JOB:
Reproduce all of the data exactly, with no line skipped.

SOURCE MATERIAL:
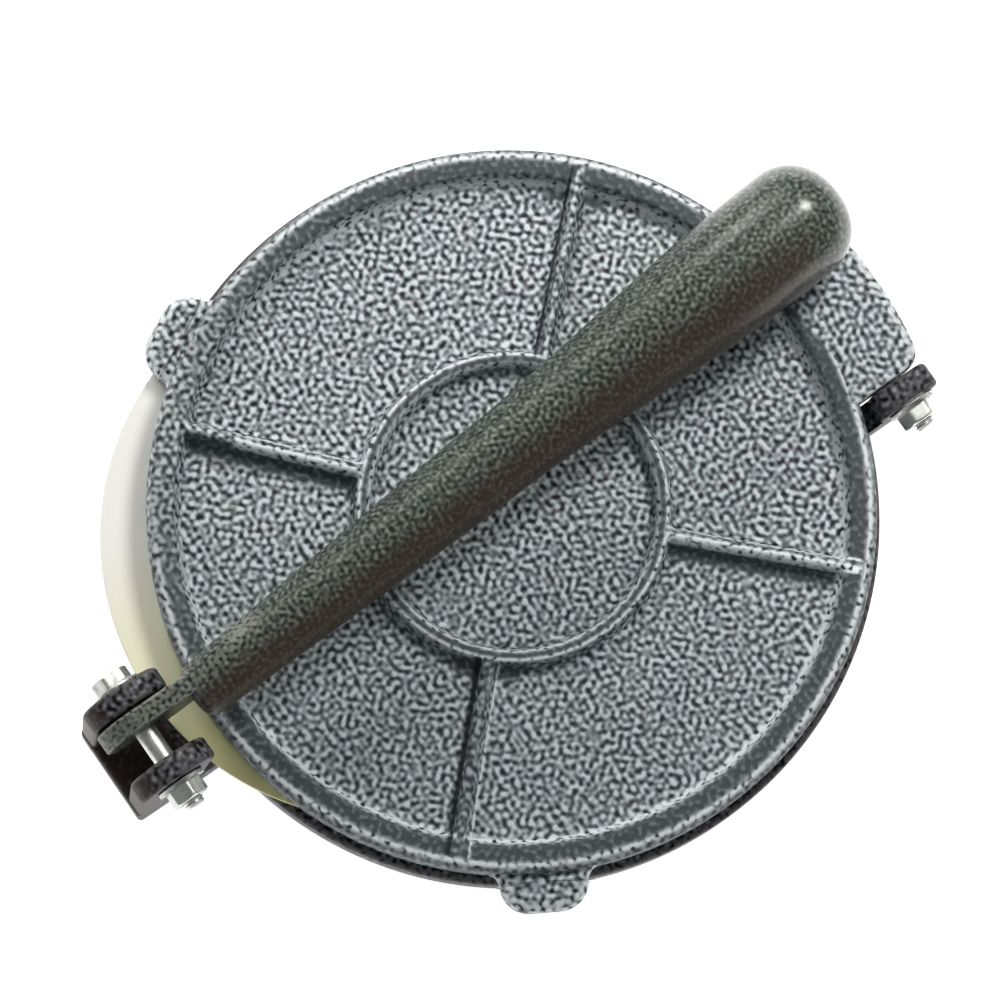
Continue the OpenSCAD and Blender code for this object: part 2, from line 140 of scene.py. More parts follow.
def shell(grid, first=None, last=None, closed=False, edge=None, calm_and_shade=None):
    """A closed surface from a grid of points: each four neighbours are a face, and the last column joins
    the first. closed joins the last row to the first, and first and last are the tips that close the end
    rows. A surface whose volume comes out negative is turned inside out. edge and calm-and-shade are a
    number at each point, for its finish; on some pieces they also carry painted highlight and painted shade."""
    rows, cols = grid.shape[:2]
    points = grid.reshape(-1, 3)
    number = np.arange(rows * cols).reshape(rows, cols)
    number = np.concatenate([number, number[:, :1]], axis=1)
    if closed:
        number = np.concatenate([number, number[:1]], axis=0)
    quads = np.stack([number[:-1, :-1], number[:-1, 1:], number[1:, 1:], number[1:, :-1]], axis=-1)
    quads = quads.reshape(-1, 4)
    tris = np.zeros((0, 3), int)
    marks = [np.zeros(rows * cols) if m is None else np.broadcast_to(m, (rows, cols)).reshape(-1)
             for m in (edge, calm_and_shade)]
    for tip, line in ((first, number[0][::-1]), (last, number[-1])):
        if tip is not None:
            at = len(points)
            points = np.concatenate([points, np.array(tip, float)[None, :]])
            marks = [np.append(m, m[line[0]]) for m in marks]
            fan = np.stack([line[:-1], line[1:], np.full(len(line) - 1, at)], axis=-1)
            tris = np.concatenate([tris, fan])
    a, b, c, d = (points[quads[:, i]] for i in range(4))
    volume = np.sum(np.cross(b - a, c - a) * a) + np.sum(np.cross(c - a, d - a) * a)
    a, b, c = (points[tris[:, i]] for i in range(3))
    volume += np.sum(np.cross(b - a, c - a) * a)
    if volume < 0:
        quads, tris = quads[:, ::-1], tris[:, ::-1]
    return points, quads, tris, marks[0], marks[1]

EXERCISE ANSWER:
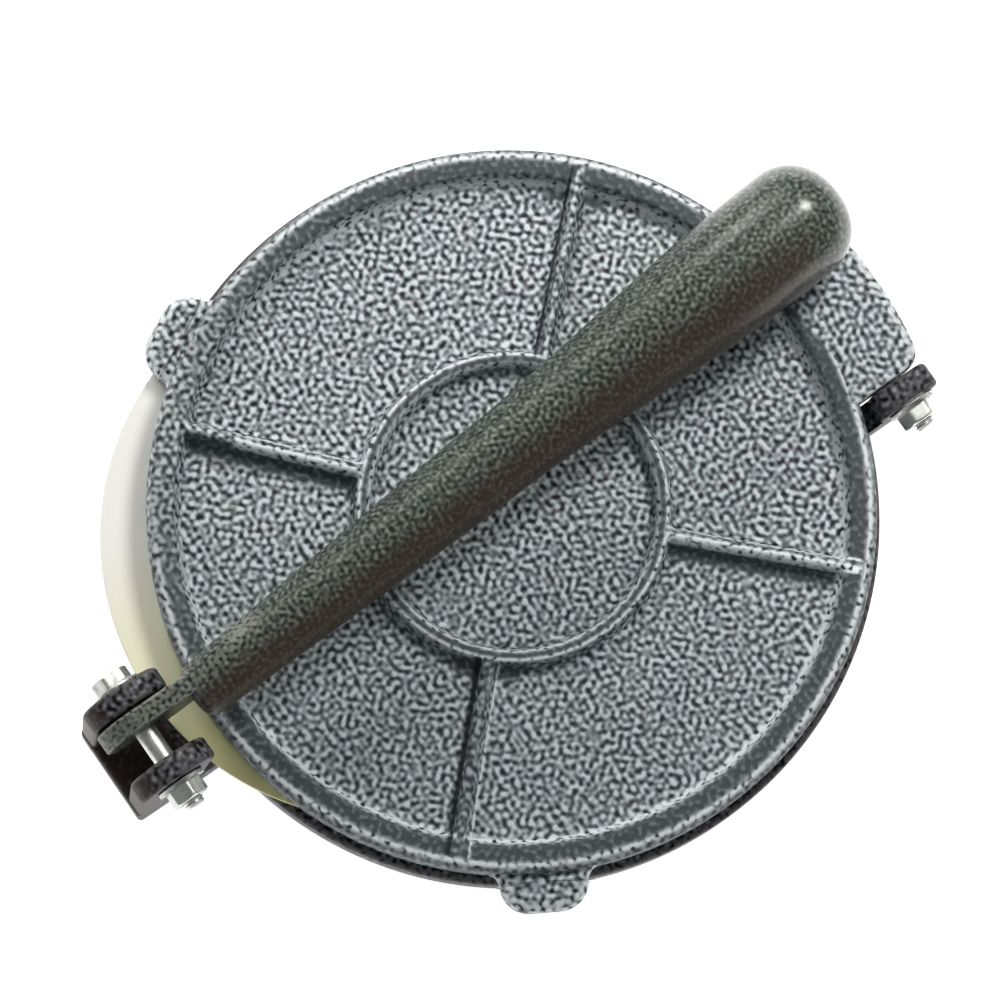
Continue the OpenSCAD and Blender code for this object: part 2, from line 140 of scene.py. More parts follow.
def shell(grid, first=None, last=None, closed=False, edge=None, calm_and_shade=None):
    """A closed surface from a grid of points: each four neighbours are a face, and the last column joins
    the first. closed joins the last row to the first, and first and last are the tips that close the end
    rows. A surface whose volume comes out negative is turned inside out. edge and calm-and-shade are a
    number at each point, for its finish; on some pieces they also carry painted highlight and painted shade."""
    rows, cols = grid.shape[:2]
    points = grid.reshape(-1, 3)
    number = np.arange(rows * cols).reshape(rows, cols)
    number = np.concatenate([number, number[:, :1]], axis=1)
    if closed:
        number = np.concatenate([number, number[:1]], axis=0)
    quads = np.stack([number[:-1, :-1], number[:-1, 1:], number[1:, 1:], number[1:, :-1]], axis=-1)
    quads = quads.reshape(-1, 4)
    tris = np.zeros((0, 3), int)
    marks = [np.zeros(rows * cols) if m is None else np.broadcast_to(m, (rows, cols)).reshape(-1)
             for m in (edge, calm_and_shade)]
    for tip, line in ((first, number[0][::-1]), (last, number[-1])):
        if tip is not None:
            at = len(points)
            points = np.concatenate([points, np.array(tip, float)[None, :]])
            marks = [np.append(m, m[line[0]]) for m in marks]
            fan = np.stack([line[:-1], line[1:], np.full(len(line) - 1, at)], axis=-1)
            tris = np.concatenate([tris, fan])
    a, b, c, d = (points[quads[:, i]] for i in range(4))
    volume = np.sum(np.cross(b - a, c - a) * a) + np.sum(np.cross(c - a, d - a) * a)
    a, b, c = (points[tris[:, i]] for i in range(3))
    volume += np.sum(np.cross(b - a, c - a) * a)
    if volume < 0:
        quads, tris = quads[:, ::-1], tris[:, ::-1]
    return points, quads, tris, marks[0], marks[1]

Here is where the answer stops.